The chief justice in the Maryland case further said:

“Where they have been allowed, a basis for the allowance has been found in the principle of public law that, upon the transfer of territory from one government to another, the laws of the first government are continued in force, until superseded by laws of the second. This qualification on the transfer of jurisdiction seems to be recognized in all cases; and it is merely a rule of necessity. United States v. Percheman, 7 Pet. 51, 87 (8 L. Ed. 601, 617); Halleck, International Law, ch. 34, sec. 14.” (p. 606.)

Although jurisdiction over this reservation was ceded to the United States, congress was not obliged to exercise it. Until existing laws are abrogated by the new sovereign they remain in full force and unimpaired. (People v. Lent, 2 Wheel. Cr. Cas. [N. Y.] 548; Ft. L. Rld. Co. v. Lowe, Sheriff, 27 Kan. 749; Fort Leavenworth R. R. Co. v. Lowe, 114 U. S. 525, 58 Ct. 995; C. R. I. & P. Rly. Co. v. McGlinn, 28 Kan. 274; Chicago Pacific Railway Co. v. McGlinn, 114 U. S. 542, 5 S. Ct. 1005; Hoffman v. Power Co., 91 Kan. 450, 138 Pac. 632; 15 R. C. L. 113.
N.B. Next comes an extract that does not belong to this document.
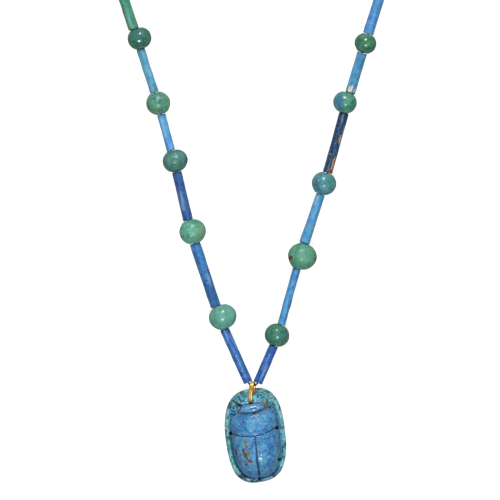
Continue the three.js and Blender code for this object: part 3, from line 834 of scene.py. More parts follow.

Divorce laws were in force over the territory occupied by the Fort Riley reservation prior to its cession to the United States. The *632statute at that time provided for divorce on the ground of extreme cruelty, the ground relied upon in the instant case. The law also provided for alimony. The amendment made no change in the substantive law of divorce. It merely made possible the use of convenient courts for the enforcement of prior existing law. We therefore hold the trial court had jurisdiction to decree a divorce and to award alimony. Since the trial court found defendant had been guilty of extreme cruelty toward plaintiff, as alleged in her petition,' the trial court is directed to enter a decree of divorce in favor of plaintiff, and pursuant to such decree is further directed to render a new judgment for alimony in accordance with the terms and provisions of the former award. It is so ordered.